It's Saturday night and I've just driven over three hundred miles to Birmingham to see a band that split up over eight years ago. Have I lost the plot? Is this really worth the trek? Were they really as good as I remember? And even if they were, will they be even remotely as good now? Will I ruin the memory of those last gigs I went to see? It's time to find out.
It's with these memory and worries that I make my way into the Carling Academy in Birmingham to see Pop Will Eat Itself... who? It seems a generation has already grown up without PWEI; god, I feel old! So for those of you who don't know who PWEI are... well... er, you know what; I really haven't a clue how to describe them. "They're very much like scruffy pigs to look at.... they're very, very ugly indeed." You smiled, yes? Thats what PWEI are - they are a band that makes you smile. You can't help it. Their music never sits still; with its samples, pop, rhythm and rhyme you'll be pogoing along to the beats before you even know what pogoing is!

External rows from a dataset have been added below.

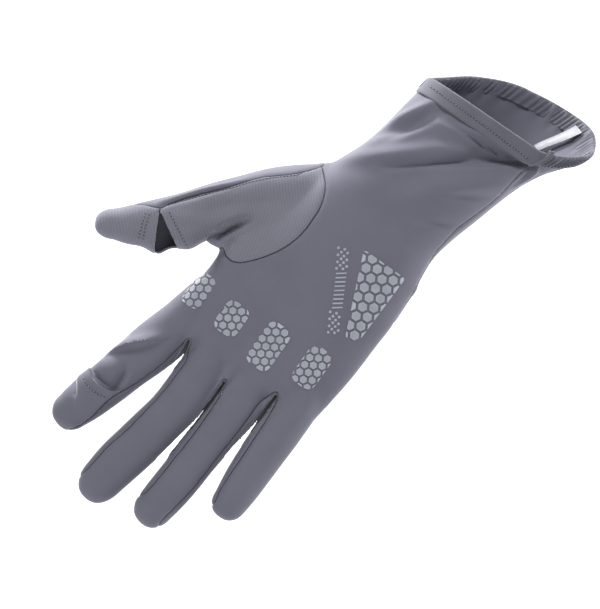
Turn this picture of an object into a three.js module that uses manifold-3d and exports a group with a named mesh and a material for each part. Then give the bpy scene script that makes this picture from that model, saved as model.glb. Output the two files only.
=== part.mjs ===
// A thin stretch-cloth sun glove for a right hand, in millimetres, with the form that a hand gives it.
// +Z runs up the forearm out of the cuff, the fingers hang down, the palm faces -Y
// and the thumb points to -X. The origin is the middle of the cuff's opening.
import * as THREE from "three";
import { mergeVertices } from "three/addons/utils/BufferGeometryUtils.js";
import Module from "manifold-3d";

const wasm = await Module();
wasm.setup();

// Driving dimensions
const WALL = 1.2;
const GAP = 0.3;
const BAND_THICKNESS = 1.2;
const FRONT_SIDES = 18;
const BACK_SIDES = 12;
const FINGER_SIDES = 12;
const FINGER_INSIDES = 8;
const PALM_ROUNDNESS = 2.4;
const FINGER_ROUNDNESS = 2.15;
const FAR = 90;

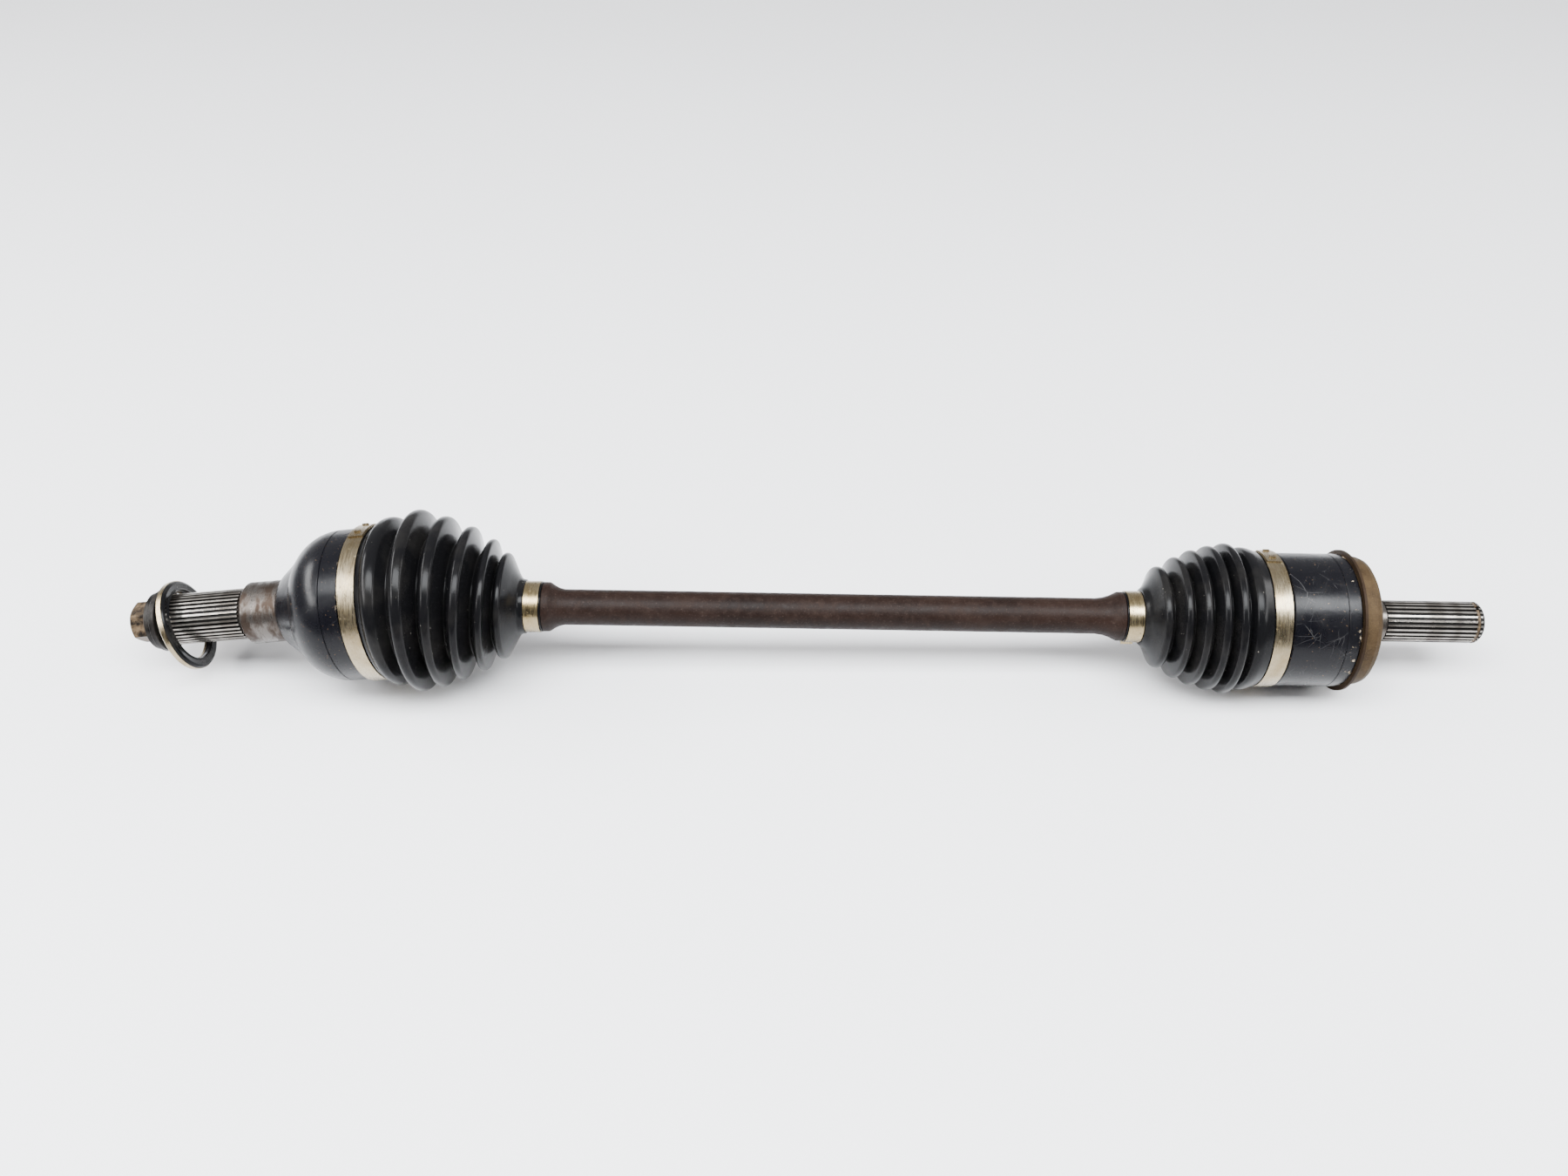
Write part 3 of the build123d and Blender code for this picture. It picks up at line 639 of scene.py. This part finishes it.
# The ridge of each boot that the axle lies on, (along, height) in millimetres. The outer one
# is measured along from the centre of its joint.
OUTER_CONTACT = (34.0, -51.4)
INNER_CONTACT = (-86.0, -43.0)
outer_ridge = Vector((OUTER.x + OUTER_CONTACT[0] * MM, 0, OUTER_CONTACT[1] * MM))
inner_ridge = Vector((INNER_CONTACT[0] * MM, 0, INNER_CONTACT[1] * MM))
rest_line = (inner_ridge - outer_ridge).normalized()

bpy.ops.mesh.primitive_plane_add(size=FLOOR_SIZE, location=outer_ridge - Vector((0, 0, FLOOR_GAP)))
floor = bpy.context.object
floor.name = "floor"
floor.rotation_euler = (0, -math.atan2(rest_line.z, rest_line.x), 0)
floor_look = Look("floor", Roughness=0.42)
floor_tone = floor_look.span(floor_look.noise(1.1, 3.0), 0.3, 0.7)
floor_color = floor_look.mix(floor_tone, rgb(0.76, 0.76, 0.775), rgb(0.80, 0.80, 0.81))
floor.data.materials.append(floor_look.finish(floor_color))


def softbox(name, place, target, size, watts, color=(1, 1, 1)):
    data = bpy.data.lights.new(name, "AREA")
    data.shape = "RECTANGLE"
    data.size, data.size_y = size
    data.energy = watts
    data.color = color
    light = bpy.data.objects.new(name, data)
    light.location = place
    light.rotation_euler = (Vector(target) - Vector(place)).to_track_quat("-Z", "Y").to_euler()
    bpy.context.scene.collection.objects.link(light)


MIDDLE = Vector((-0.337, 0, 0))       # on the bar, near the middle of the axle
SIDE_SIZE = (1.7, 0.30)
softbox("overhead", MIDDLE + Vector((0, -0.46, 1.50)), MIDDLE, (2.4, 0.62), 140, (0.95, 0.975, 1.0))
softbox("left_long", MIDDLE + Vector((-1.45, -0.15, 0.95)), MIDDLE, SIDE_SIZE, 50)
softbox("right_long", MIDDLE + Vector((1.45, -0.15, 0.95)), MIDDLE, SIDE_SIZE, 28)

# The surroundings brighten from front to back, over this span of a direction's y.
WORLD_SPAN = (-0.45, 0.50)
WORLD_GREYS = (0.10, 0.60)
WORLD_STRENGTH = 1.3
world = bpy.data.worlds.new("studio")
bpy.context.scene.world = world
world.use_nodes = True
nodes, links = world.node_tree.nodes, world.node_tree.links
direction = nodes.new("ShaderNodeTexCoord").outputs["Generated"]
split = nodes.new("ShaderNodeSeparateXYZ")
links.new(direction, split.inputs[0])
backward = nodes.new("ShaderNodeMapRange")
links.new(split.outputs["Y"], backward.inputs[0])
for socket, value in zip(backward.inputs[1:5], WORLD_SPAN + WORLD_GREYS):
    socket.default_value = value
tint = nodes.new("ShaderNodeCombineColor")
for channel, factor in (("Red", 1.0), ("Green", 1.0), ("Blue", 1.02)):
    scale = nodes.new("ShaderNodeMath")
    scale.operation = "MULTIPLY"
    links.new(backward.outputs[0], scale.inputs[0])
    scale.inputs[1].default_value = factor
    links.new(scale.outputs[0], tint.inputs[channel])
links.new(tint.outputs[0], nodes["Background"].inputs["Color"])
nodes["Background"].inputs["Strength"].default_value = WORLD_STRENGTH

# The camera looks down on the bar from the front, a little rolled.
DISTANCE = 0.750
ELEVATION = math.radians(45)
ROLL = math.radians(0.97)
LENS = 30.0                 # mm
SENSOR_WIDTH = 36.0         # mm
AIM_ABOVE = 13 * MM         # the bar lies this far below the picture's middle
forward = Vector((0, math.cos(ELEVATION), -math.sin(ELEVATION)))
camera_up = Vector((0, math.sin(ELEVATION), math.cos(ELEVATION)))
camera_data = bpy.data.cameras.new("camera")
camera_data.lens = LENS
camera_data.sensor_width = SENSOR_WIDTH
camera = bpy.data.objects.new("camera", camera_data)
bpy.context.scene.collection.objects.link(camera)
basis = Matrix((BAR_AXIS, camera_up, -forward)).transposed()
roll = Matrix.Rotation(ROLL, 3, "Z")
place = MIDDLE - forward * DISTANCE + camera_up * AIM_ABOVE
camera.matrix_world = Matrix.Translation(place) @ (basis @ roll).to_4x4()
bpy.context.scene.camera = camera
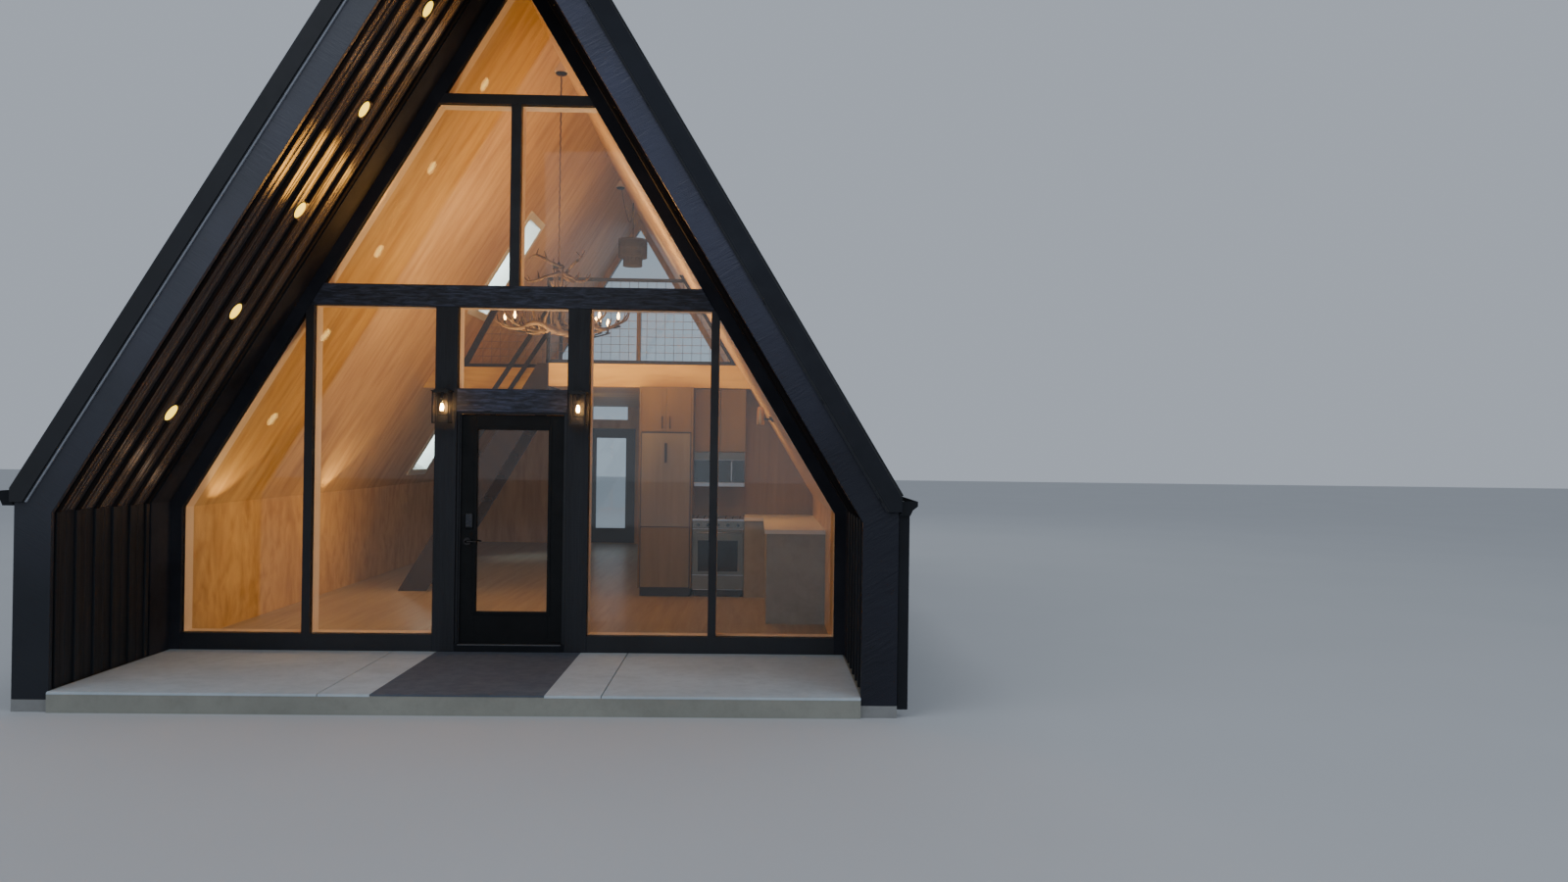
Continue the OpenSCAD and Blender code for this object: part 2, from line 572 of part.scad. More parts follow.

The place is packed wall to wall with a much older crowd than most of the last few gigs I've attended recently. People have flown in from the States, Japan and Australia just for these shows. It's a pleasant, welcoming atmosphere and you can feel the energy already building in the venue. You can tell nearly everyone is a fan and not just heard one or two tracks.
Tony, Gill and I stand chatting to a small group of people listening to a rather weak support band in the vein of Snow Patrol watered down. We're not impressed! So we wait and chat and the atmosphere still builds, no thanks to the support. Not soon enough they are off. We move into the pit - no standing at the side watching for this gig. I remember the old days and we all know what to expect.
"What is the truth about rock music? Music is a powerful, and perhaps the most powerful, medium in the world. Music. Plato says when the music of a society changes, the whole society will change. Aristotle, a contemporary of Plato's, says when music changes there should be laws to govern the nature and the character of that music. Lenin says that the best and the quickest way to undermine any society is through its music... Music, ladies and gentleman, is the gift of God. It was given to man to offer praises to God and to lift us up to him and to exalt Him to touch the tender recesses of our hearts and of our minds. Satan has taken music and he has counterfeited it, convoluted it, twisted it, exploited it, and now he's using it to hammer, hammer, hammer, hammer, hammer a message into the minds and the lifestyles of this generation."
And this was how it started with the sample playing and the band walking on stage. The relative calm before the storm: "Perverts, on your knees, for what your about to receive." And with those first few words of preaching to the perverted, the crowd erupted into a heaving mass of pogoing. The dance of the mad had already begun, and that song wasn't even going to be played till the end of the set; there was no stopping us now. The question was could the band keep up - after all, it's been a few years.
This question was soon answered: Graham was jumping about like a nutter at every opportune - and inopportune -moment; Clint was whipping the crowd into a frenzy that wasn't going to stop; the tunes were pumping and the pace rarely dropped for the whole gig. The tunes have stood the test of time as well, with
Kick to Kill having had a little facelift - making it even more intense! - though the highlight for me had to be the Poppies' version of
Their Law; it blows the Prodigy version out the water with its heavy bass.
Sure, Clint missed a line or two, but it's forgivable; after all, it had been a while. Every tune played was a classic - no new stuff that we might not know to clutter up the set! So as they played the final track,
Karmadrome, it truly did feel like karma; this gig was as near perfect as you'll get.